Awakening to Life as Service and Joy

I awoke and saw that life was service. — Rabindranath Tagore
—What lingers after this line?
From Sleep to Seeing: The Awakening
Tagore’s line pivots on a simple transformation: awakening. Sleep stands for a private world of dreams—desire, fear, and solitary meanings—while waking indicates clarity about our place among others. To “see that life was service” is not to adopt a new burden, but to recognize an already-present truth: our lives are braided with the needs, hopes, and dignity of those around us. Thus the insight feels less like conversion and more like perception. As when dawn exposes a landscape we’ve been walking in all along, service emerges as the terrain of real life—not a noble add-on, but the way we inhabit our shared world responsibly.
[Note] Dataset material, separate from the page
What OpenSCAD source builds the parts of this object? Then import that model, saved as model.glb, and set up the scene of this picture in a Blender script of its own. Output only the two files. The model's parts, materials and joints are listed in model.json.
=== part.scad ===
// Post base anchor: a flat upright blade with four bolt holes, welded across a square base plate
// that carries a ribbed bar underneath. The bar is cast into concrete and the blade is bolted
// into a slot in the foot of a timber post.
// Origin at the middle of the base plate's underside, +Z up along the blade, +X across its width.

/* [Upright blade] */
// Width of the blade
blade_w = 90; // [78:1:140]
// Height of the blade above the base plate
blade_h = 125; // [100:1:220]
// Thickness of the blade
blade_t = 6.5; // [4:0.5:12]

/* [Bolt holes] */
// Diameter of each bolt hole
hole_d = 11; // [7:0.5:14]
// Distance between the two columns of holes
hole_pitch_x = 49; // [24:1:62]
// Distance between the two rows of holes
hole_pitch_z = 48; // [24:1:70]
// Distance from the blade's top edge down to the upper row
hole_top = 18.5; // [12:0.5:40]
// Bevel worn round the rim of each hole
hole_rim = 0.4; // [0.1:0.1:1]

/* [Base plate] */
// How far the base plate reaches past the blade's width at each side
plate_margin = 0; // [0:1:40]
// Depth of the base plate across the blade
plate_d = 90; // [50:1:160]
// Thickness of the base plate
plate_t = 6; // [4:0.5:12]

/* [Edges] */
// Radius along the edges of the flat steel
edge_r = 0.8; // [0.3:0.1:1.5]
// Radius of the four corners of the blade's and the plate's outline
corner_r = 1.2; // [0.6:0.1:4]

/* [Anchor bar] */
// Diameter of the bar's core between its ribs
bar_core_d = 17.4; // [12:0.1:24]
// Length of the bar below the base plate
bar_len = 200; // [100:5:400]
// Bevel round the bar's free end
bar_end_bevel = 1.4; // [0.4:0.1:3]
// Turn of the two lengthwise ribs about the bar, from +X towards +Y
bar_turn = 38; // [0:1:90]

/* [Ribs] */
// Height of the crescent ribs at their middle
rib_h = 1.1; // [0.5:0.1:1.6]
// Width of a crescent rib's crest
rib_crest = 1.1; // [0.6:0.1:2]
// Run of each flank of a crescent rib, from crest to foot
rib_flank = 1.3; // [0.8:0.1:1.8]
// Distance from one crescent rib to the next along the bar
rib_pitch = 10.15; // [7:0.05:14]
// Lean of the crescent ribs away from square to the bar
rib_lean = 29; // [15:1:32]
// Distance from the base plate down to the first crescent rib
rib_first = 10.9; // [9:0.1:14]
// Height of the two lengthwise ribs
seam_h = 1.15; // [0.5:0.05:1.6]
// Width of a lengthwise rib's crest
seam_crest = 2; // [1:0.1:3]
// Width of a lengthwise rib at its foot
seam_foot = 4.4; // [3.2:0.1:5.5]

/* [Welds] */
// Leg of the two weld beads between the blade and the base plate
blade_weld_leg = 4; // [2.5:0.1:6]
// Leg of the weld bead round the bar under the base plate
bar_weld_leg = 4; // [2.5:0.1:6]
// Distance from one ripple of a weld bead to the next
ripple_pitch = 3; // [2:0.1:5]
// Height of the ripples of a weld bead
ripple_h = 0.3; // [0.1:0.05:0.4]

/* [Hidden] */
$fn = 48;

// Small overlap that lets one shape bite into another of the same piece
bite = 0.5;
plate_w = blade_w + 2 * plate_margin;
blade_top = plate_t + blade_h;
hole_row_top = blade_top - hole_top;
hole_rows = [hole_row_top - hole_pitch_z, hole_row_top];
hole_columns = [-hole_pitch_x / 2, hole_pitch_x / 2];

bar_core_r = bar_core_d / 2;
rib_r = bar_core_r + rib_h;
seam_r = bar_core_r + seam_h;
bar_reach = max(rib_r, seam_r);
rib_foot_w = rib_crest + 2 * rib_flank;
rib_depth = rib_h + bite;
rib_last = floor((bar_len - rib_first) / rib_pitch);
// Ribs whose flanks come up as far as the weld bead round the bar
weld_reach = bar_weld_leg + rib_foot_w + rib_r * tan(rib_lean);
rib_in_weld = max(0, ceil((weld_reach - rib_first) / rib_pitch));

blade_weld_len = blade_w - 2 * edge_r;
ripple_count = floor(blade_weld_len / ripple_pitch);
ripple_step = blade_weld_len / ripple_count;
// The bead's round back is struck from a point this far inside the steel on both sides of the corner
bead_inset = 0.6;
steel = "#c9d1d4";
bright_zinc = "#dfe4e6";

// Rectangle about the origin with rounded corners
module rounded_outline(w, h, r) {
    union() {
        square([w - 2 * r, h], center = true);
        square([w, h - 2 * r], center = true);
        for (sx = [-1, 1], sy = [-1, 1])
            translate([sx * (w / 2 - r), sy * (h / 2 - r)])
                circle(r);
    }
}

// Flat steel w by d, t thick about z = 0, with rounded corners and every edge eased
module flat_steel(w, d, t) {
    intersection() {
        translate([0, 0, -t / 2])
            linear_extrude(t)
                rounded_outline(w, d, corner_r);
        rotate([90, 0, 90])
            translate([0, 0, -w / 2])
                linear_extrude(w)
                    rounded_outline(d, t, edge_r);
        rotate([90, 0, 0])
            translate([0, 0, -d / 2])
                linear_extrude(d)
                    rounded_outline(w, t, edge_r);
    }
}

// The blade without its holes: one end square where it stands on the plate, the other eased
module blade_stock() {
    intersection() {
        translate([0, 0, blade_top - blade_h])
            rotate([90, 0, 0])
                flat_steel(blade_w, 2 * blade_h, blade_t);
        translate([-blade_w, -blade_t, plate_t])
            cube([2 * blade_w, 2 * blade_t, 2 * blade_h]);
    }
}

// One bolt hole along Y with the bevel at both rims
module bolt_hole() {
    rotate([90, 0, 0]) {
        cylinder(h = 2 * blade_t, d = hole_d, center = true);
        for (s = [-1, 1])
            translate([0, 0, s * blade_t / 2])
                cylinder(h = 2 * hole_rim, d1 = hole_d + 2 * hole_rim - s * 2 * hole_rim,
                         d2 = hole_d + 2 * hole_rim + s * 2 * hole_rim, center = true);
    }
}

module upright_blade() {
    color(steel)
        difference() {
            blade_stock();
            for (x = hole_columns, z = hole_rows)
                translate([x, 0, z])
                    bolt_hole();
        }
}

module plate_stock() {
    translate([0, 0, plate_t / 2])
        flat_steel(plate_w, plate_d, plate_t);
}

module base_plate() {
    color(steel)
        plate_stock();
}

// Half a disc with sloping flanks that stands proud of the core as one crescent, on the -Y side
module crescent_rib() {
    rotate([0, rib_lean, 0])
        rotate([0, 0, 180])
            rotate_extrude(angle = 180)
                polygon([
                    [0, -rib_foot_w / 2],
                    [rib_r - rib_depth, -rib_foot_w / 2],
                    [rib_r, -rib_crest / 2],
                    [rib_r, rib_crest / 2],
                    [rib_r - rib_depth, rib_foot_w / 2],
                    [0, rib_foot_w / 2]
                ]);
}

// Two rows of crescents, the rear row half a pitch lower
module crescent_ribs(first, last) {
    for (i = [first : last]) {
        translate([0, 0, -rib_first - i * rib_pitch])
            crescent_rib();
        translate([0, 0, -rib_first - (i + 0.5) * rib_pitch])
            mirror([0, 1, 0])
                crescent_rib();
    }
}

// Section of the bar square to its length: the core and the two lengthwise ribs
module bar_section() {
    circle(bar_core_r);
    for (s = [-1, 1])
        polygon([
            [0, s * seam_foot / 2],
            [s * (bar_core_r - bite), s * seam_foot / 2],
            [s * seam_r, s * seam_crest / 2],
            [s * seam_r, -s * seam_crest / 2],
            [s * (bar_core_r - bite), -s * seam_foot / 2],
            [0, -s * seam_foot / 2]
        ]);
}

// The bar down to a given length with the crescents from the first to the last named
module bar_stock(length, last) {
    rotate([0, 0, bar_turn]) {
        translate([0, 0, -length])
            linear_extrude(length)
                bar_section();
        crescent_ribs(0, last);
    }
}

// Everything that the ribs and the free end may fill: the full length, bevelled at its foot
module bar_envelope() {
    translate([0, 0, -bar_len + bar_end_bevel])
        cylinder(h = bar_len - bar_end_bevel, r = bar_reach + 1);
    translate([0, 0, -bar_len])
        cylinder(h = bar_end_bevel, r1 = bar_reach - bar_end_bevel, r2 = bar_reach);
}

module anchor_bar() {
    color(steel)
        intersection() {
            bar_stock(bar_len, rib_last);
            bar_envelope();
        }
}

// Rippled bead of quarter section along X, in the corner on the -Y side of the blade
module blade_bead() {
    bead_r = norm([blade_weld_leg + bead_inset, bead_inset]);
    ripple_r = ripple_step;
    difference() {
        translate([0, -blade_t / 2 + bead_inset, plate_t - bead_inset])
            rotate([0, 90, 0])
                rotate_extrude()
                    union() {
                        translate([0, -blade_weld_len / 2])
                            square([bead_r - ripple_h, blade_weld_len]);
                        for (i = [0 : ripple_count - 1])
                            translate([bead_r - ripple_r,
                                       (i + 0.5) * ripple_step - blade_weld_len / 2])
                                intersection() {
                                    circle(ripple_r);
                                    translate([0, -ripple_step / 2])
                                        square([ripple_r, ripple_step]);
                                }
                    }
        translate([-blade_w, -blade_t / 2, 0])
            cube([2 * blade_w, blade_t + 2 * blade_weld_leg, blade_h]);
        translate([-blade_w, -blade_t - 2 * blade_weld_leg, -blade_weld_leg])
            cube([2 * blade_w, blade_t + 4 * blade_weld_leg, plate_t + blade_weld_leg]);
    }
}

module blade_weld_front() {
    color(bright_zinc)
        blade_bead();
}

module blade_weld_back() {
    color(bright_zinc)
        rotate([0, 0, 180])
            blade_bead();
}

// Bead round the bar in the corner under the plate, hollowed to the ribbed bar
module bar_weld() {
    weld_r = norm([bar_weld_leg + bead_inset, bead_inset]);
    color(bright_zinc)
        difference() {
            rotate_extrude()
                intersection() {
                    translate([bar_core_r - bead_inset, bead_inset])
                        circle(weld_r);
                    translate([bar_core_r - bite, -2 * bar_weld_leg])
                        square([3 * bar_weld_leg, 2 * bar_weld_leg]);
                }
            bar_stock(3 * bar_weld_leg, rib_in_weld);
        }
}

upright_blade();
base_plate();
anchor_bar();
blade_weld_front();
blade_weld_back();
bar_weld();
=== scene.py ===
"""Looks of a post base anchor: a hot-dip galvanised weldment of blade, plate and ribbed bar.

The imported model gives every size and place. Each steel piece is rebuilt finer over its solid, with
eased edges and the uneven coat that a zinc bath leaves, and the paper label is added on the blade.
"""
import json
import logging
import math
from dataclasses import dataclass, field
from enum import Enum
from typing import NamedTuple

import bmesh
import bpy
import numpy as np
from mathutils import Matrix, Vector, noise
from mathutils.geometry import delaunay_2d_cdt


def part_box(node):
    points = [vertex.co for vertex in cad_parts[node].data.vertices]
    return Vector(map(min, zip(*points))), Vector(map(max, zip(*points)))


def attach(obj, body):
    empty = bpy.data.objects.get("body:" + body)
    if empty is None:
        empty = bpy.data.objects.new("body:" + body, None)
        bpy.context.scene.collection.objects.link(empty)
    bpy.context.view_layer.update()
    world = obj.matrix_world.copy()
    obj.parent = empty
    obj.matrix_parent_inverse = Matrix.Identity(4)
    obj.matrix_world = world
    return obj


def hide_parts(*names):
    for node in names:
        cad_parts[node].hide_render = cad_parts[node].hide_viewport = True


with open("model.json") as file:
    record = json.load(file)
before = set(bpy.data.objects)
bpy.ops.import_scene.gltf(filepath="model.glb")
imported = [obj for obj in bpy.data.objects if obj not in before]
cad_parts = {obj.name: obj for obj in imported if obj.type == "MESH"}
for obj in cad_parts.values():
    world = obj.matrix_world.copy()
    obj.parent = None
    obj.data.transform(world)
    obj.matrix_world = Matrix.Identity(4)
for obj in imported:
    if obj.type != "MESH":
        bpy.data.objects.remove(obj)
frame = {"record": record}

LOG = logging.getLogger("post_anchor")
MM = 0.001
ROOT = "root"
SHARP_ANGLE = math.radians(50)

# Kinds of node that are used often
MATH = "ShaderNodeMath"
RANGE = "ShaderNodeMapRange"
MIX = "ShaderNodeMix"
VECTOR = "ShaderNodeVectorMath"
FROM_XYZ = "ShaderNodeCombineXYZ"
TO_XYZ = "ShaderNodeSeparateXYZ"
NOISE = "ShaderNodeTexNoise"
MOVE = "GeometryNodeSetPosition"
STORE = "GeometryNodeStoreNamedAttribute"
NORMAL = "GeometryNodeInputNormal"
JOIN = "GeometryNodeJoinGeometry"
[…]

Tagore’s Practice: Education Turned Outward
From this vision, Tagore moved to practice. He founded Santiniketan (1901) and later Visva-Bharati (1921) to unite learning with living, encouraging students to garden, teach, and collaborate with nearby villages. The Sriniketan institute (1922) extended this ethos into rural reconstruction—health, crafts, and cooperative enterprise—making service a daily pedagogy rather than a slogan. His writings echo the same direction. In Gitanjali (1910), poem 11 calls the seeker away from seclusion to meet the divine among laborers “in the toil and the dust.” Likewise, The Religion of Man (1931) urges reverence for the “divinity in man,” implying that attending to human need is a spiritual act as well as a civic one.
Meaning Without Martyrdom
Carrying this forward, service offers meaning not through self-erasure but through self-connection to something larger. Viktor Frankl’s Man’s Search for Meaning (1946) argues that purpose grows when we commit to causes beyond the self. Aristotle’s eudaimonia in the Nicomachean Ethics links flourishing to virtuous action that benefits the polis—another early articulation of service as the road to a well-lived life. Modern psychology converges here. Self-Determination Theory (Ryan & Deci, 2000) shows that relatedness—the felt bond with others—is a basic need; service satisfies it when freely chosen, not coerced. Therefore, Tagore’s awakening invites alignment, not asceticism.
Evidence: How Helping Helps the Helper
Moreover, empirical research strengthens the claim. Dunn, Aknin, and Norton (Science, 2008) found that spending on others increases happiness more than equivalent personal spending. Neuroimaging studies show a “warm glow” response when people donate, activating reward circuitry (Moll et al., PNAS, 2006). Volunteering correlates with better health outcomes and lower mortality in some cohorts (Okun et al., 2013), suggesting that sustained contribution benefits both giver and community. Importantly, these effects are strongest when help is autonomous, effective, and connected to one’s values—precisely the conditions Tagore’s integrated education sought to cultivate.
Boundaries That Preserve Generosity
At the same time, unbounded giving can curdle into burnout. Research distinguishes empathic distress—absorbing others’ pain—from compassion, a warm wish to alleviate it without being overwhelmed. Training compassion reduces stress while sustaining prosocial action (Singer & Klimecki, 2014). Likewise, Adam Grant’s Give and Take (2013) shows that “otherish” givers—generous, yet clear about priorities—avoid exploitation and achieve durable impact. Thus, service lasts when paired with boundaries, rest, and reciprocity. The goal is not heroic depletion but renewable care.
Expanding Circles: From Self to Systems
Extending outward, service matures from individual acts to collective structures. Tagore’s Sriniketan modeled community development—cooperatives, health, and education—anticipating today’s mutual-aid networks and social enterprises. Elinor Ostrom’s Governing the Commons (1990) documents how communities can responsibly steward shared resources, translating personal ethics into participatory institutions. Policy, too, can scaffold service: service-learning in schools, time-banking, and national service programs align private willingness with public need. In this way, awakening scales, becoming culture.
Daily Practices for a Lived Awakening
Finally, awakening becomes durable through habit. Use implementation intentions—"If it’s Friday afternoon, I call a neighbor"—to make helping automatic (Gollwitzer, 1999). Choose one cause that matches your skills, then schedule recurring contributions. Small, reliable acts compound, and habit research suggests new routines stabilize over weeks to months (Lally et al., 2010). Close the loop with reflection: note where service felt energizing, where it drained you, and adjust. In time, the paradox resolves: we do not serve instead of living—we serve in order to live well, discovering, as Tagore intimated, that service is not a detour from joy but its doorway.